Problem requirements: Nothing but the lines from the one containing "make_speaker()" down to the one containing "for node in", both included, should be echoed, and each exactly as it stands.

Exercise data:
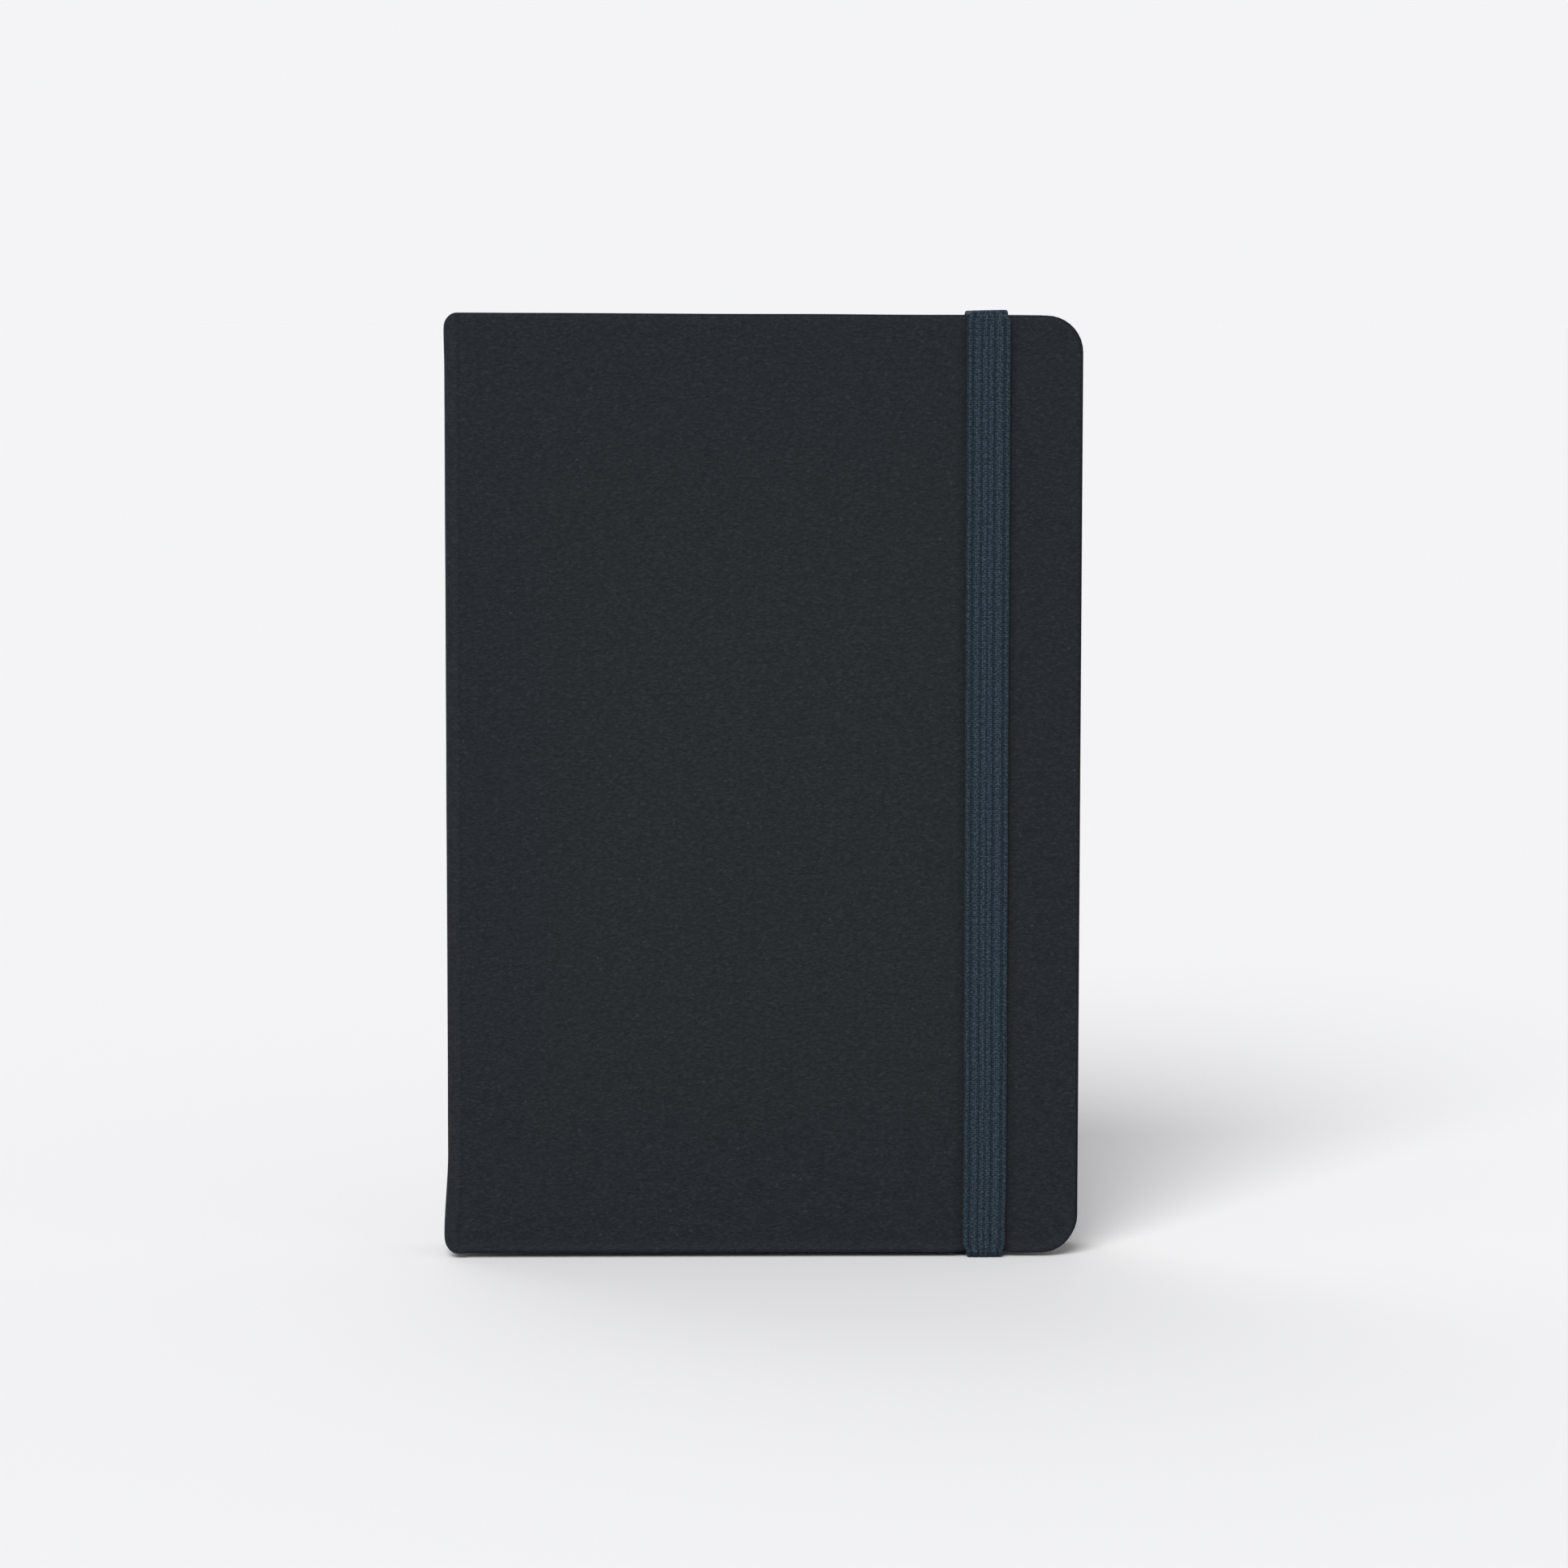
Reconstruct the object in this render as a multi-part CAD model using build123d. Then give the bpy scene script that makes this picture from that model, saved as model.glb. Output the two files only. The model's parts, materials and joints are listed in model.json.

--

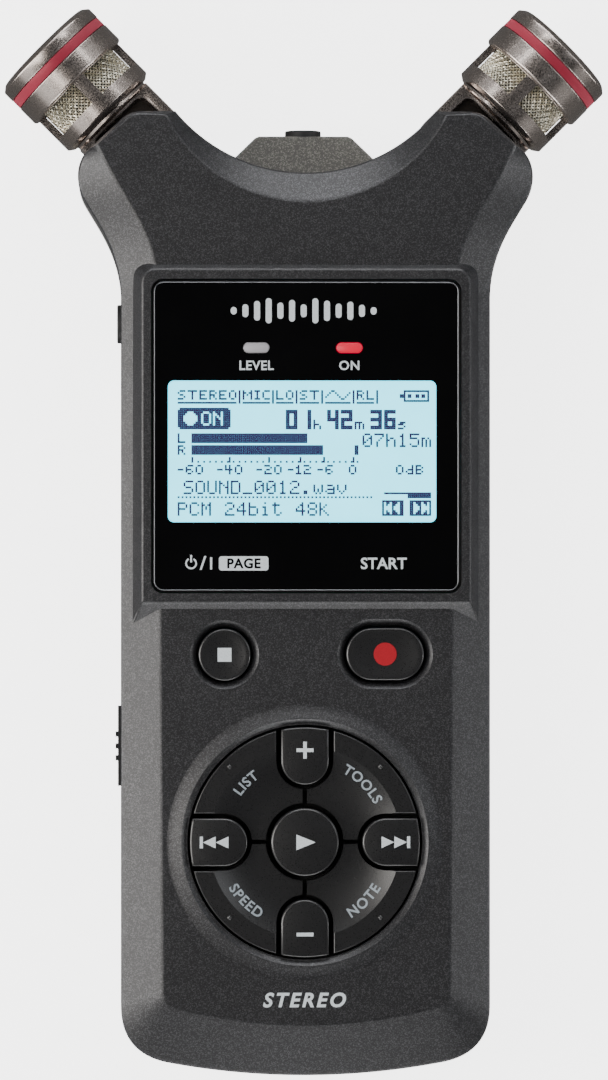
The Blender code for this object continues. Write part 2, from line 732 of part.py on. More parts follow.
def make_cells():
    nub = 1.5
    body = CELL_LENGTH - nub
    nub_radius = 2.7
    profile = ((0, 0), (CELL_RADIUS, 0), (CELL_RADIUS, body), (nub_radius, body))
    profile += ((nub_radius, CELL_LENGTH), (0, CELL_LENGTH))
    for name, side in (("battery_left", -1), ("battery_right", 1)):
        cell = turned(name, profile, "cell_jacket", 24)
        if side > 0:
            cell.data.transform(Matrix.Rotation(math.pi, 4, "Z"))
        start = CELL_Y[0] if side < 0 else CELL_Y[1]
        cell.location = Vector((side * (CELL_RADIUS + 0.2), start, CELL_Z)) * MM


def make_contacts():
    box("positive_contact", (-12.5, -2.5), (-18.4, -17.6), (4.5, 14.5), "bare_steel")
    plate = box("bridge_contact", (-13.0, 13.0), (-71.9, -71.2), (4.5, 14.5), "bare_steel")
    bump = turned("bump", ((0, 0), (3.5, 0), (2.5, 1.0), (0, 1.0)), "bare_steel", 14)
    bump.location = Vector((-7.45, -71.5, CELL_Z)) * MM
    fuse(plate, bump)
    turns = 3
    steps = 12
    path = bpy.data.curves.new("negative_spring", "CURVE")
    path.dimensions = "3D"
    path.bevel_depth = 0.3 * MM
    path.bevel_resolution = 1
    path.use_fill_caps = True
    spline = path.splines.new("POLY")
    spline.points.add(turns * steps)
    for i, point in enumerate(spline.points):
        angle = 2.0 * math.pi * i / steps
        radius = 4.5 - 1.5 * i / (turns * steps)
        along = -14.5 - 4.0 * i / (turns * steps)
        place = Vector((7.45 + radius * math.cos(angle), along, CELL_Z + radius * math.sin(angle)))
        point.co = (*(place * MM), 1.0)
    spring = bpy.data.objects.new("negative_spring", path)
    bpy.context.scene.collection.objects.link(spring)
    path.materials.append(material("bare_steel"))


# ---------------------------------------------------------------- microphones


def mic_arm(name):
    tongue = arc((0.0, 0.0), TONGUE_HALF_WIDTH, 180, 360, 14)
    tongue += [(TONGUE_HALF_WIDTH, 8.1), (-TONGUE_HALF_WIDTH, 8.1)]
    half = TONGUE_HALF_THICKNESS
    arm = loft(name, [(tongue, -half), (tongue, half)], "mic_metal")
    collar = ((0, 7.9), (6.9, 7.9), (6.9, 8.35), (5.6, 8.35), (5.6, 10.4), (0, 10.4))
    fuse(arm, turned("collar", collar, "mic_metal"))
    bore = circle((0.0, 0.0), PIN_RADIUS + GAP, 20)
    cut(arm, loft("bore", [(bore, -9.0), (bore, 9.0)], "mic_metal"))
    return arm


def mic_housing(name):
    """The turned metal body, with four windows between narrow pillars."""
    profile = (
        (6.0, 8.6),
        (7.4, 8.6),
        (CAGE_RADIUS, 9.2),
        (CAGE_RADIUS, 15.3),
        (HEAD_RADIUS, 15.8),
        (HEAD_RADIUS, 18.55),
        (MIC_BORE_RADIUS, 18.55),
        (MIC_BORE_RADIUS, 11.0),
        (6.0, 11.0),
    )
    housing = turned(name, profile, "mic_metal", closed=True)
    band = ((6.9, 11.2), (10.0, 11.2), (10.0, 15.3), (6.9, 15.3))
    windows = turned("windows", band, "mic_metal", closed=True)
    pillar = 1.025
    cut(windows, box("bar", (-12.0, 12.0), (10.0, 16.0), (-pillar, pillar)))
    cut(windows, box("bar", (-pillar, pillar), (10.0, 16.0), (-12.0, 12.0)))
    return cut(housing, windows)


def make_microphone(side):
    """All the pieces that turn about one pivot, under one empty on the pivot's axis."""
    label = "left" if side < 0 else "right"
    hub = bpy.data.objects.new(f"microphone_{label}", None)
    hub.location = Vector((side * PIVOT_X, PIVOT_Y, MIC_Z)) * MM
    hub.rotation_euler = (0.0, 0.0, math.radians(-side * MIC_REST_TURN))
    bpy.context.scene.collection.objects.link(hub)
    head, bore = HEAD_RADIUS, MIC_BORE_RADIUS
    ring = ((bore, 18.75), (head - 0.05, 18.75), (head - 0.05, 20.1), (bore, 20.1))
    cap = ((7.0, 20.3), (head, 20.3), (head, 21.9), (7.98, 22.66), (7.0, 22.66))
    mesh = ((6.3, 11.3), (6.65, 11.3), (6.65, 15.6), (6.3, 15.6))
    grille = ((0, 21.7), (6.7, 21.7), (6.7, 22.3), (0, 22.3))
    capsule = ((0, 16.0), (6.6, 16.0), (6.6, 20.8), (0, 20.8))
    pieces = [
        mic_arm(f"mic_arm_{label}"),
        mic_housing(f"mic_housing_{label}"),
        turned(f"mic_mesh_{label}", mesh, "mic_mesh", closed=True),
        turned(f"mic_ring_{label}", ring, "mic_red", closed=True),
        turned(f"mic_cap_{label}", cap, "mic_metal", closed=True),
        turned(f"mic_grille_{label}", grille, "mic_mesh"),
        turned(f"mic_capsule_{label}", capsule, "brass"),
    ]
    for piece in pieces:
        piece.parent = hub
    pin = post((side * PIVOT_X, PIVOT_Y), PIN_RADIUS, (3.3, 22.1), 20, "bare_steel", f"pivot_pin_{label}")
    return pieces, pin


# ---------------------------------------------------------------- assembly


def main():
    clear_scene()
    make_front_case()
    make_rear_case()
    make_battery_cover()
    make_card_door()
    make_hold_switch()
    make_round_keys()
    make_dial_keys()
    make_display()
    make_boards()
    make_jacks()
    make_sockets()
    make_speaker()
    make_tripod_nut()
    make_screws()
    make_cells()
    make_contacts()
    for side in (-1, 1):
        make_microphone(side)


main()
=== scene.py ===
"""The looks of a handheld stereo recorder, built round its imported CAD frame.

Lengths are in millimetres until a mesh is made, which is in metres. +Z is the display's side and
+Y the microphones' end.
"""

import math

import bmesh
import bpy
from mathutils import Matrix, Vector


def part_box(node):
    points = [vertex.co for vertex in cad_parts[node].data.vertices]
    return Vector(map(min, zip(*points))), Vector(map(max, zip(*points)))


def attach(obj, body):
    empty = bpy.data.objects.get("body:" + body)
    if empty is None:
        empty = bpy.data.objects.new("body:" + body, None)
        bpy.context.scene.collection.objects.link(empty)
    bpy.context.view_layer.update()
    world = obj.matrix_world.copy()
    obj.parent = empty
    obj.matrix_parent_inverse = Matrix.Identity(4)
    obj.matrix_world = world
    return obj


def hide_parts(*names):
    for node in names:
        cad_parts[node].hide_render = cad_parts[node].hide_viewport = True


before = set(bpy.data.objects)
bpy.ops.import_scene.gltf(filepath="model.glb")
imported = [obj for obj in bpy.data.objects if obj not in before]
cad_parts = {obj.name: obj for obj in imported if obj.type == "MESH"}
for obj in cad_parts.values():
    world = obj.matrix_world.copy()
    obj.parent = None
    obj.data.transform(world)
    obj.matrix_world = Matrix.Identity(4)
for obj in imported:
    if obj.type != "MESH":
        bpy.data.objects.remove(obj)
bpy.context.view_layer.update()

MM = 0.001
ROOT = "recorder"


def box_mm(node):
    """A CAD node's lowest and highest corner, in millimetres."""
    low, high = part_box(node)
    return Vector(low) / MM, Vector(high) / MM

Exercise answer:
    make_speaker()
    make_tripod_nut()
    make_screws()
    make_cells()
    make_contacts()
    for side in (-1, 1):
        make_microphone(side)


main()
=== scene.py ===
"""The looks of a handheld stereo recorder, built round its imported CAD frame.

Lengths are in millimetres until a mesh is made, which is in metres. +Z is the display's side and
+Y the microphones' end.
"""

import math

import bmesh
import bpy
from mathutils import Matrix, Vector


def part_box(node):
    points = [vertex.co for vertex in cad_parts[node].data.vertices]
    return Vector(map(min, zip(*points))), Vector(map(max, zip(*points)))


def attach(obj, body):
    empty = bpy.data.objects.get("body:" + body)
    if empty is None:
        empty = bpy.data.objects.new("body:" + body, None)
        bpy.context.scene.collection.objects.link(empty)
    bpy.context.view_layer.update()
    world = obj.matrix_world.copy()
    obj.parent = empty
    obj.matrix_parent_inverse = Matrix.Identity(4)
    obj.matrix_world = world
    return obj


def hide_parts(*names):
    for node in names:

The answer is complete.